Beyonce in the Lion King received mixed reviews. The Beyhive loved her, everybody else not so much. But there was universal agreeance when she delivered Black Is King, a movie inspired by The Lion King: The Gift, an album curated by Beyonce featuring several African artists. The movie was nominated for and won several awards. Stream it on Disney+.

Spider-Man: Into the Spiderverse

There’s never been a bad Spider-Man movie, but Into the Spiderverse was an instant classic! Miles Morales is an average New York City teen struggling to live up to the aspirations of his father, but when he’s bitten by a radioactive spider—he gets spider-like abilities. The movie follows his adventures with his new powers while also exploring multi-dimensions—where all kinds of Spider-Men exist. 

Television for Everyone


Available on Netflix, Moesha is a Black millennial childhood favorite. Upon rewatching, you might find several issues with Moesha’s dad and stepmother, but it’s still a family-friendly show that is funny, vulnerable and worth the watch in 2022. 

Black•ish, Grown•ish, Mixed•ish

Black•ish is the critically acclaimed ABC show that has given new life to the portrayal of a middle-class Black family on television. The premise of the show is Dre Johnson living in a wealthy neighborhood begins to question whether all of his success has brought too much cultural assimilation for his family. He begins to work to create a sense of ethnic identity for the members of his family that will allow them to honor their ancestry while also embracing the future. 
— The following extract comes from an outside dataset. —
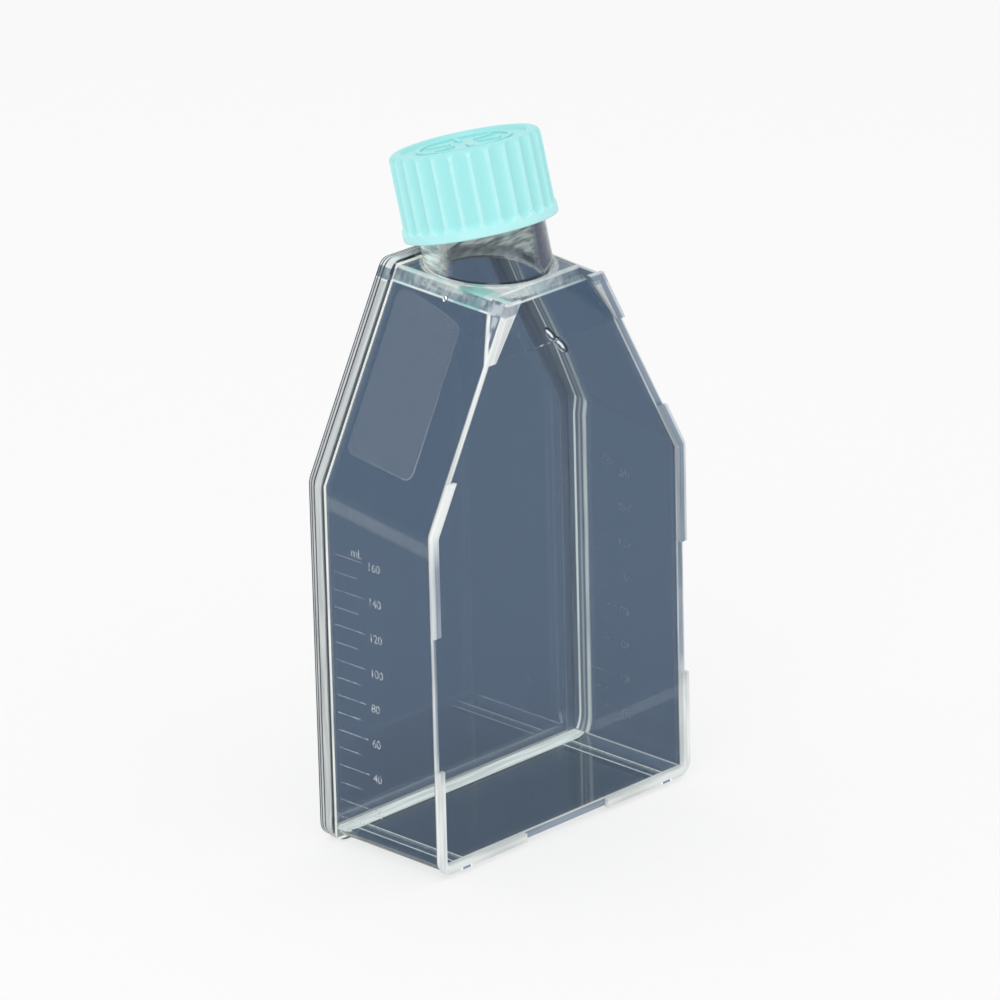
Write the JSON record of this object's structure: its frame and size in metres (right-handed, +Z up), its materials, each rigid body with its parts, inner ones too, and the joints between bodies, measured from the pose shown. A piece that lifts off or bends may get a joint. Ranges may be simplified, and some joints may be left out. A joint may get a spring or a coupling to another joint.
{
  "type": "cell culture flask",
  "caption": "Clear flat-sided cell culture flask with sloping shoulders, a canted threaded neck and a ribbed turquoise screw cap, standing on foot rails.",
  "frame": {"origin": "centre of the whole flask's footprint box, on the plane of the foot rails", "axes": "+Z up, from the base to the cap; +Y from the growth face with the lips towards the cover plate, the way the neck leans; +X across the width, to the right seen from the growth face"},
  "size_m": [0.0804, 0.0426, 0.1569],
  "materials": {
    "clear_body": "clear moulded polystyrene",
    "clear_cover": "clear moulded polystyrene",
    "cap": "satin turquoise polyethylene",
    "liner": "soft pale liner"
  },
  "bodies": {
    "flask": {"flask_body": "clear_body", "cover_plate": "clear_cover"},
    "liner": {"sealing_disc": "liner"},
    "cap": {"screw_cap": "cap"}
  },
  "joints": [
    {"name": "cap_lift", "type": "slide", "parent": "flask", "child": "liner", "axis": [0, 0.2504, 0.9681], "range_m": [0, 0.0151]},
    {"name": "cap_turn", "type": "hinge", "parent": "liner", "child": "cap", "pos_m": [0, -0.00124, 0.12667], "axis": [0, 0.2504, 0.9681], "range_deg": [0, 900]}
  ],
  "couplings": [
    {"joint": "cap_lift", "follows": "cap_turn", "m_per_rad": 0.00095493}
  ]
}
The Proud Family, The Proud Family: Louder and Prouder

The Proud Family follows Penny Proud, a 14-year-old girl who simply enjoys hanging out with her friends. Each episode teaches lessons about the value of being respectful, listening to your parents and the issues of caving into peer pressure. The Proud Family: Louder and Prouder was revived for Disney+ and debuted on Feb. 23, 2022.

Books by Black Authors

Kindred by Octavia Butler

For many young Black girls, Octavia Butler carved out a space to exist in the sci-fi realm—a genre often dominated by white and male figures. However, Kindred, perhaps Butler’s best-known work, reimagines time travel. The novel’s protagonist moves from 20th century Los Angeles to the antebellum South. In doing so, she’s able to recuperate some of the erased histories that led to her present-day life. 

The Wedding Date Series by Jasmine Guillory

Bucking the traditions that Black women don’t get married (fun fact: 75% of Black women marry before they turn 35), Jasmine Guillory is a romance writer that centers Black women in her stories as worthy and deserving of love without struggle. The Wedding Date series features several books loosely related to one woman and her circle of friends and family. The first book will make a believer out of the most ardent anti-romance novel reader. 

Real Life by Brandon Taylor

Real Life is a novel written by Brandon Taylor’s own experiences. The theme of this books follows Wallace, the protagonist, as he tries to preserve himself and his sanity by distancing himself from his inner circle of friends until he can no longer do so. Eventually, Wallace has to face a series of confrontations that expose hidden currents of hostility and desire—forcing him to grapple with his childhood. 

Celebrate Black History by practicing kindness to all and educating yourself about lived experiences.